» **Job**: Copy out exactly the lines from the first line of the material below through the line containing "obj.data.materials.append(material)", and nothing beyond them.

» **Data provided**:

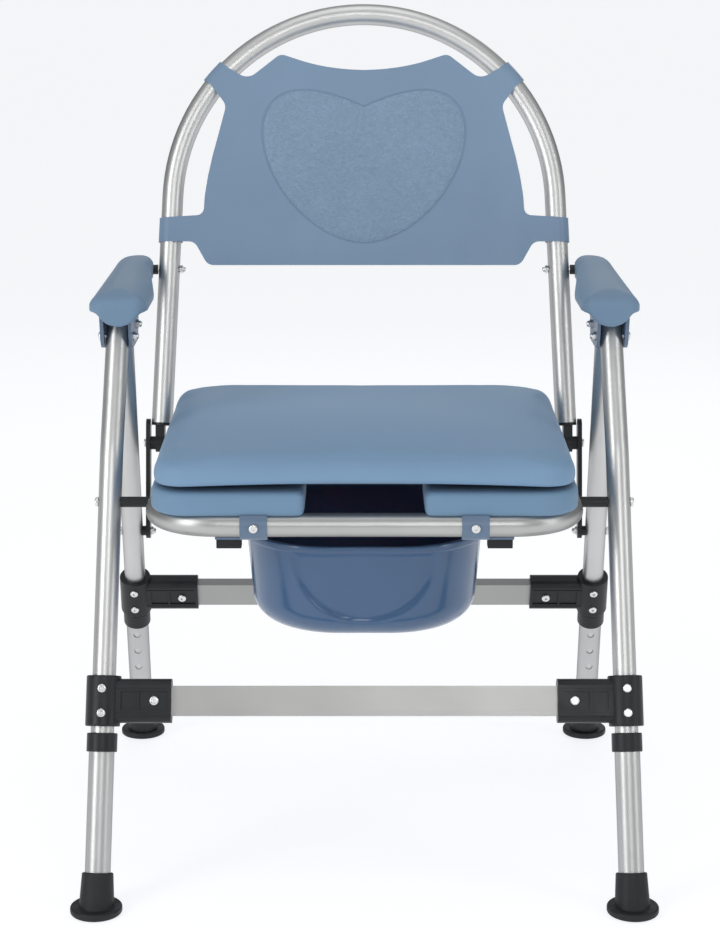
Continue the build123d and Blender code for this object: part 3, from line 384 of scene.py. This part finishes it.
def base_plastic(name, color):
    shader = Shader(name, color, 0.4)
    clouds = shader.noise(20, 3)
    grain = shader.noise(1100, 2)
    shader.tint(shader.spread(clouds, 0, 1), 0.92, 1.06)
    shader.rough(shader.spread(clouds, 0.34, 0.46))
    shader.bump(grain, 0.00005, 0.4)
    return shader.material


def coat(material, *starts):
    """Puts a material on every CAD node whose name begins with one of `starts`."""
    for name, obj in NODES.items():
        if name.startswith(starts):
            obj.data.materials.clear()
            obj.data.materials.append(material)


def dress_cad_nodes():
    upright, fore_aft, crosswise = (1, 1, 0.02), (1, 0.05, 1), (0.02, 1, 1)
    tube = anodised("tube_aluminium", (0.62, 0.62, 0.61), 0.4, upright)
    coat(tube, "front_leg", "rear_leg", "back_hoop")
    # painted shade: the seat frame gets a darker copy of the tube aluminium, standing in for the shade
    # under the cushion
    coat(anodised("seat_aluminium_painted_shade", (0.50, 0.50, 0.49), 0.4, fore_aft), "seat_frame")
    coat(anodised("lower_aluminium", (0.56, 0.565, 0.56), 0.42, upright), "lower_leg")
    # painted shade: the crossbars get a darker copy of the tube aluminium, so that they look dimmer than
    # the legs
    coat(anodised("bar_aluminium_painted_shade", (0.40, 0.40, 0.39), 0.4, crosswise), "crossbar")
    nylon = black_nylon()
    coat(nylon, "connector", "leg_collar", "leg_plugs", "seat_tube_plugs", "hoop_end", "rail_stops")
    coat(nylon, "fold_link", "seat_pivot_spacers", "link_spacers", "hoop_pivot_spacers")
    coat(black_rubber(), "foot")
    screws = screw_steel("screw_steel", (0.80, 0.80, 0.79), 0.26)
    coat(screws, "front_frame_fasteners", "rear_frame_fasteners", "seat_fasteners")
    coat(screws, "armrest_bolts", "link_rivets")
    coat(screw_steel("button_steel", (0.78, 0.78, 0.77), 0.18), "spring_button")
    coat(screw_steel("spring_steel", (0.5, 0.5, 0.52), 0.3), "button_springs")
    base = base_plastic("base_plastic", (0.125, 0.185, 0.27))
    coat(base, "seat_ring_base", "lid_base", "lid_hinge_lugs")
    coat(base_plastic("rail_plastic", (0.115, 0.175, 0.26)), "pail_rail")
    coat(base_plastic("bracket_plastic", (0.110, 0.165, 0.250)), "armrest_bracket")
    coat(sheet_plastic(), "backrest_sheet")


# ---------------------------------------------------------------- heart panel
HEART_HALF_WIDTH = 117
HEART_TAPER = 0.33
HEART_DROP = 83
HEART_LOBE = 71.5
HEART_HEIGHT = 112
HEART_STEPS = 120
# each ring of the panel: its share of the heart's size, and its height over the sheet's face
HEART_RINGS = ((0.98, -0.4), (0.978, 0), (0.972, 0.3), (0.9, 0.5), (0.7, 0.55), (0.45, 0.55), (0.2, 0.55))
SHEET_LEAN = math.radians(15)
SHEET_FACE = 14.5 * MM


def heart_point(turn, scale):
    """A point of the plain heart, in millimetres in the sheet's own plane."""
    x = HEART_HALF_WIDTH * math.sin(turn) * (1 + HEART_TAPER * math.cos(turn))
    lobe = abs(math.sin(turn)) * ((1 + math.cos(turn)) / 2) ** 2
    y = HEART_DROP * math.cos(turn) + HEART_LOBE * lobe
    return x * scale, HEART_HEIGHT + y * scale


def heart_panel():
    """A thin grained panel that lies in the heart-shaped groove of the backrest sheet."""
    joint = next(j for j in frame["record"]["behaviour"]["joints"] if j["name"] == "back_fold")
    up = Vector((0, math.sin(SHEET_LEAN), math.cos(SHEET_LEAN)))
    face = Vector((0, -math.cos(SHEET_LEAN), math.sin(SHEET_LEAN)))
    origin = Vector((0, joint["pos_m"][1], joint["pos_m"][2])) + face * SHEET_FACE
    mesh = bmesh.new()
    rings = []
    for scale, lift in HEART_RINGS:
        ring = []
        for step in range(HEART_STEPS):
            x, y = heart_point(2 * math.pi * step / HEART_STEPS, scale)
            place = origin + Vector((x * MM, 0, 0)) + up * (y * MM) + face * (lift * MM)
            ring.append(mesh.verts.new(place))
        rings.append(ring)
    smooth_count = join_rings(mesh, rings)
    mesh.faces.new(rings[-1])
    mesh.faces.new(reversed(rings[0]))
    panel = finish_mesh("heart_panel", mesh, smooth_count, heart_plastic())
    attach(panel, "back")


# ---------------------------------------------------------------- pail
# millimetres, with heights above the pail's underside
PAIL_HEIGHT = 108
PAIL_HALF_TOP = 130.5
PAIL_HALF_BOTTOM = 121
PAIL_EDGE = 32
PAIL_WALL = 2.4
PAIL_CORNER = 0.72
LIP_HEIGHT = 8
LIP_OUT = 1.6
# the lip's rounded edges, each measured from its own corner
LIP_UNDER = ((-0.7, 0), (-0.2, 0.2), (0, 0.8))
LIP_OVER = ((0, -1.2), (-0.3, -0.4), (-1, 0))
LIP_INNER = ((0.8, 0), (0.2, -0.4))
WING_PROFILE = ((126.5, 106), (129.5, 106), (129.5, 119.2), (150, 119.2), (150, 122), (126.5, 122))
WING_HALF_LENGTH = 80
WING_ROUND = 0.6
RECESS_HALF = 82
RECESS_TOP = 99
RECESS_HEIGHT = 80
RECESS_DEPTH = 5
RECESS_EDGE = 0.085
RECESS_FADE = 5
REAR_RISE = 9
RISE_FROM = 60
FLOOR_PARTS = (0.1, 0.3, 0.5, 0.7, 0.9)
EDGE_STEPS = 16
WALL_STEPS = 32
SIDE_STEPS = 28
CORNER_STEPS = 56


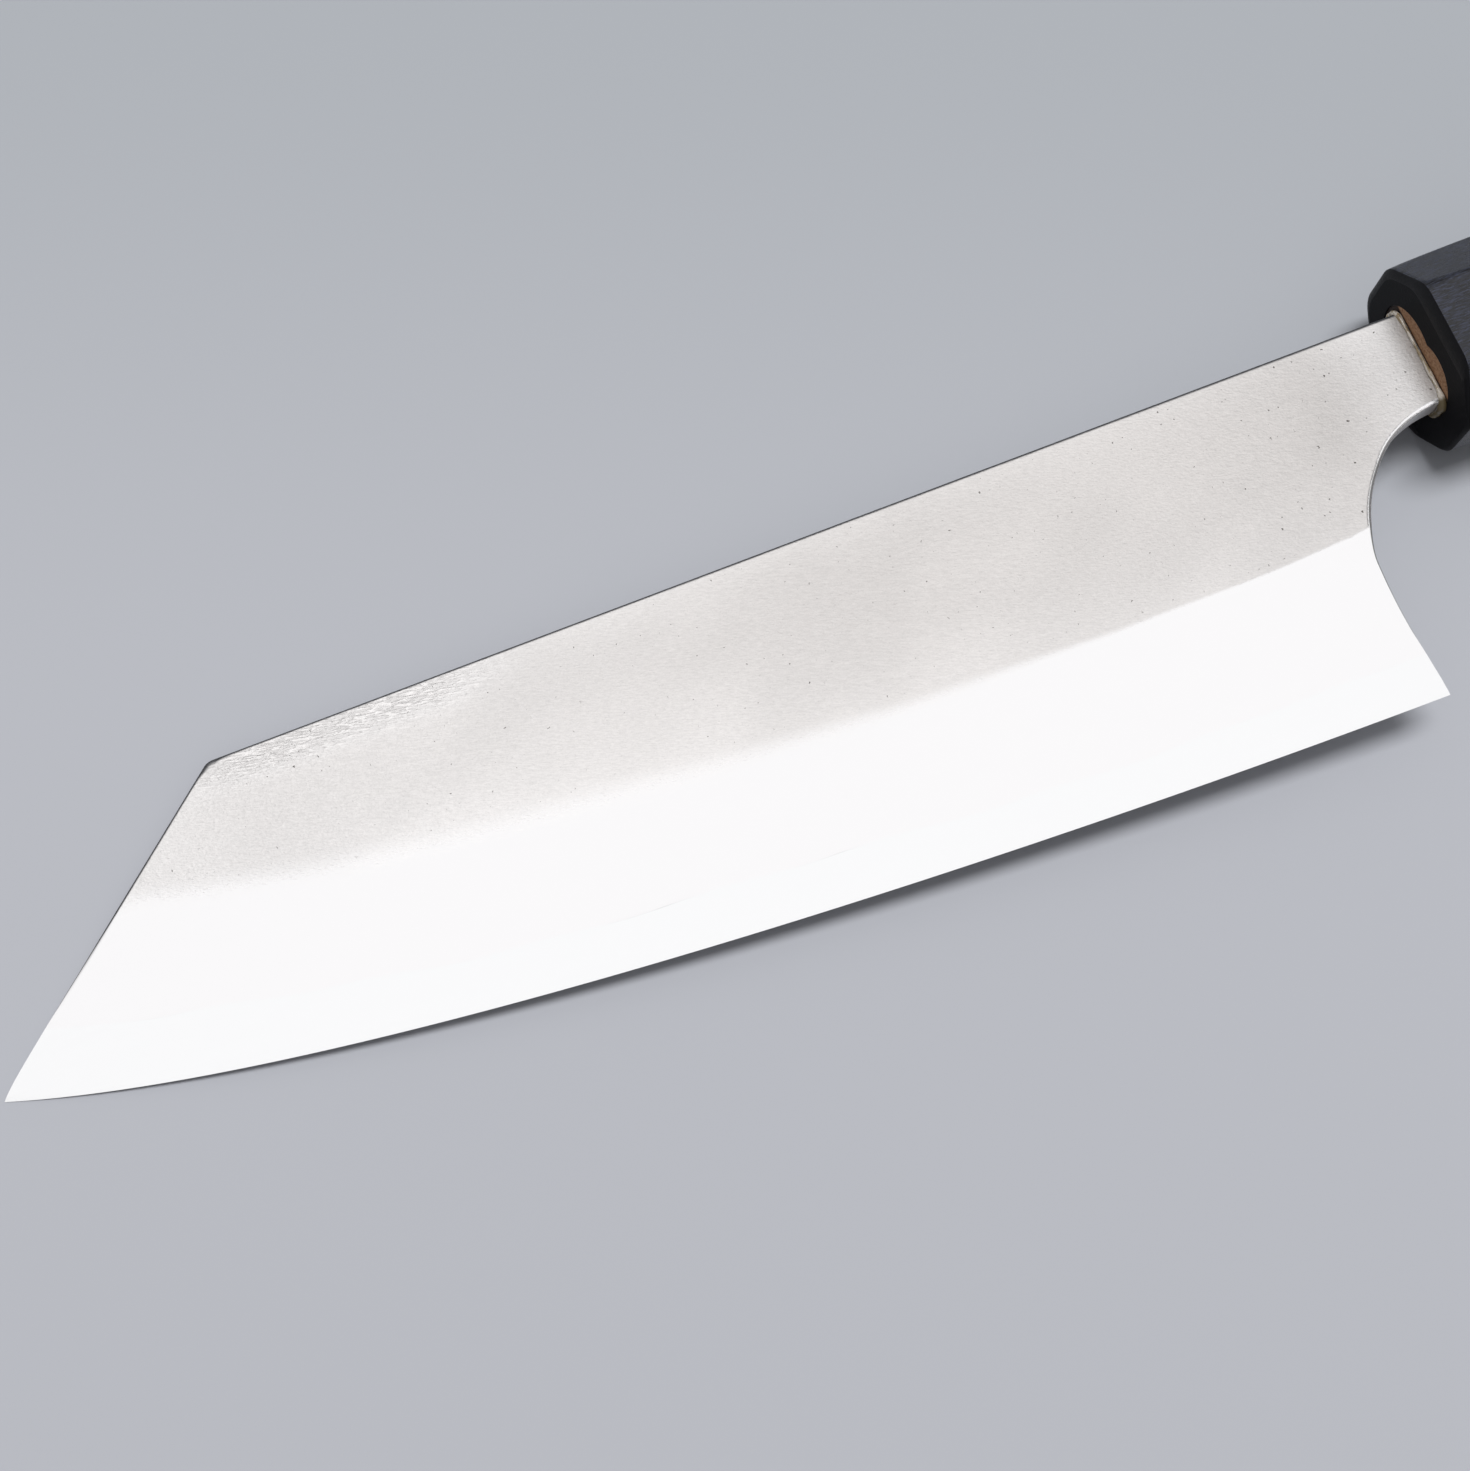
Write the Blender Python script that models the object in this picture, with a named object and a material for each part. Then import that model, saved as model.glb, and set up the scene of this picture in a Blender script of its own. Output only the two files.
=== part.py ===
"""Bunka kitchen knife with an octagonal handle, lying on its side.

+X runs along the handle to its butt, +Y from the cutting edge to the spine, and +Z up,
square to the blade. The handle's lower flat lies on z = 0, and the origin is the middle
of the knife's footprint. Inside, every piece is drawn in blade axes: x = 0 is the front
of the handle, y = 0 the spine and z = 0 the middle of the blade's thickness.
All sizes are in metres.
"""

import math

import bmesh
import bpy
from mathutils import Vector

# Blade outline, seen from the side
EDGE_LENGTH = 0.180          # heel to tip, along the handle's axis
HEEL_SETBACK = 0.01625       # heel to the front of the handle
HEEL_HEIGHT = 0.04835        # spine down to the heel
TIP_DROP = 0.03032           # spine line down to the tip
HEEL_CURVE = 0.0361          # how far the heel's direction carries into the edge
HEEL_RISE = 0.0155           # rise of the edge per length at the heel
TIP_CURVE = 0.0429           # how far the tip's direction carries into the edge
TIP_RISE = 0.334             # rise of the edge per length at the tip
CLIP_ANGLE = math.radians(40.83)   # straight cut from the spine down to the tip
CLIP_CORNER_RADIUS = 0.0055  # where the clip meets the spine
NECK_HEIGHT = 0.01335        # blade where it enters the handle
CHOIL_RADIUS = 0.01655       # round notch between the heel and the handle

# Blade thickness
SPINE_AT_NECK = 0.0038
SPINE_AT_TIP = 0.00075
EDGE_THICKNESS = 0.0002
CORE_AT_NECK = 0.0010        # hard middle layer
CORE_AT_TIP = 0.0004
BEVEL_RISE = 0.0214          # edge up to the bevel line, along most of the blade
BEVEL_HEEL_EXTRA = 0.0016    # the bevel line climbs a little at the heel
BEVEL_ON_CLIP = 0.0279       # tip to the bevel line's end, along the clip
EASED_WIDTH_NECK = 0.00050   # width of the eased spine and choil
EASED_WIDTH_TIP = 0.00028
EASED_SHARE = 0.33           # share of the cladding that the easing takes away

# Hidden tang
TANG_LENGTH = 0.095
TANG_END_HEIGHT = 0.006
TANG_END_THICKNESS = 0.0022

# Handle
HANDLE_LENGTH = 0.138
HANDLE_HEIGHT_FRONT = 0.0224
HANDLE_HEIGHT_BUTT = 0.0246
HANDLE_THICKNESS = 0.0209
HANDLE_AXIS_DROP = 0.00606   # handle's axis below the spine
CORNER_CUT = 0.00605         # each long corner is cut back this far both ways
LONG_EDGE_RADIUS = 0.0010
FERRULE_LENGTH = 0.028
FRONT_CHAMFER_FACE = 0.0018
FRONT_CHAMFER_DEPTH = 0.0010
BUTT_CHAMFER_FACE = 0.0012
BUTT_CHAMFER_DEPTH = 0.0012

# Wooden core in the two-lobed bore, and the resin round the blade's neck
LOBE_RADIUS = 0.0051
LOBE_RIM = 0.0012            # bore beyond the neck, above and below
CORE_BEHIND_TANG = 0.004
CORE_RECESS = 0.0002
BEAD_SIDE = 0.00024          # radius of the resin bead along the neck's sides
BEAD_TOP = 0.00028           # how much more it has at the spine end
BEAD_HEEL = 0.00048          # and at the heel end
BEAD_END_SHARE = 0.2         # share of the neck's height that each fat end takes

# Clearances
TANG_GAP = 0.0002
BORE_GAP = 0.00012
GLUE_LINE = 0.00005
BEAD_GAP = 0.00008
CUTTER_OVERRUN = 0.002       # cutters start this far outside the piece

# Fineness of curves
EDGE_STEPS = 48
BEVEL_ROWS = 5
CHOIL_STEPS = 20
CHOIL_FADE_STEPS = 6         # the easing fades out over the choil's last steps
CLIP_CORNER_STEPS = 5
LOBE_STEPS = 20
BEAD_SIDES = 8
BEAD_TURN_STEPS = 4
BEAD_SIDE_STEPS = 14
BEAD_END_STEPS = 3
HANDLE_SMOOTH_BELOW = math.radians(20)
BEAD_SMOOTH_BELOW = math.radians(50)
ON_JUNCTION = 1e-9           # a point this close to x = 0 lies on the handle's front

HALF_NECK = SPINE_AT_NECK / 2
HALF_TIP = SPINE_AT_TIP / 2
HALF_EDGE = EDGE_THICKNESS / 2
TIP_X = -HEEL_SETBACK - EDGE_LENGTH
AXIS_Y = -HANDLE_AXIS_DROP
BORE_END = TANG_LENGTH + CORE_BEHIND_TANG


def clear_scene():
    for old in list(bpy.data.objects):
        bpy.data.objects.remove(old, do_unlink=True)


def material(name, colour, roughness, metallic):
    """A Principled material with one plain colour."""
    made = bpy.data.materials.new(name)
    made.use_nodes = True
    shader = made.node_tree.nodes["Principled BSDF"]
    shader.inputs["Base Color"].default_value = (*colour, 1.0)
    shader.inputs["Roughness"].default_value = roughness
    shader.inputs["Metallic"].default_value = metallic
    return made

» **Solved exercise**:
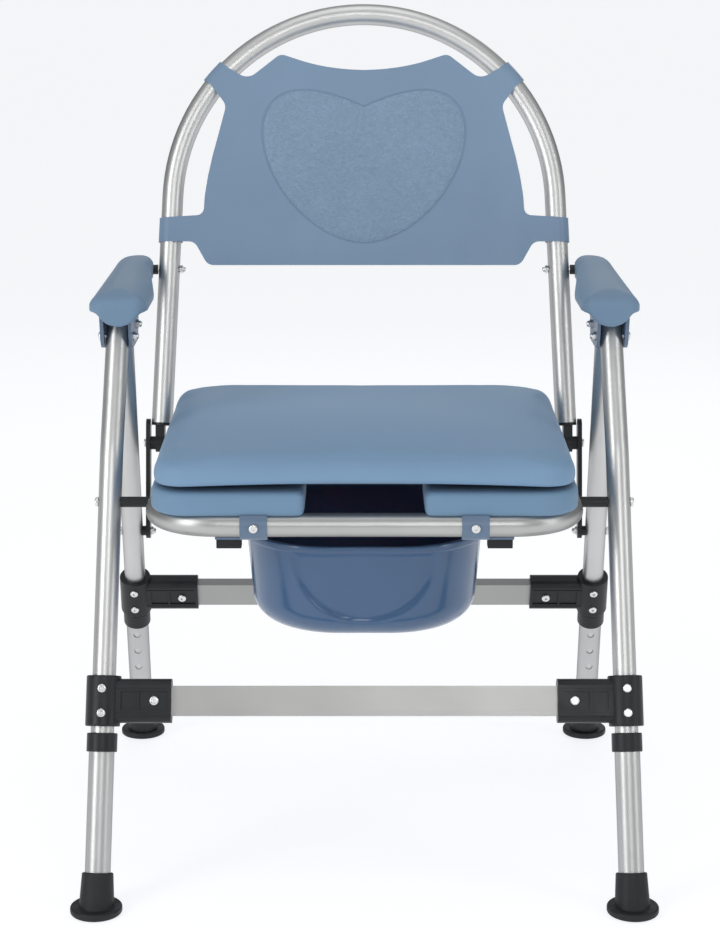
Continue the build123d and Blender code for this object: part 3, from line 384 of scene.py. This part finishes it.
def base_plastic(name, color):
    shader = Shader(name, color, 0.4)
    clouds = shader.noise(20, 3)
    grain = shader.noise(1100, 2)
    shader.tint(shader.spread(clouds, 0, 1), 0.92, 1.06)
    shader.rough(shader.spread(clouds, 0.34, 0.46))
    shader.bump(grain, 0.00005, 0.4)
    return shader.material


def coat(material, *starts):
    """Puts a material on every CAD node whose name begins with one of `starts`."""
    for name, obj in NODES.items():
        if name.startswith(starts):
            obj.data.materials.clear()
            obj.data.materials.append(material)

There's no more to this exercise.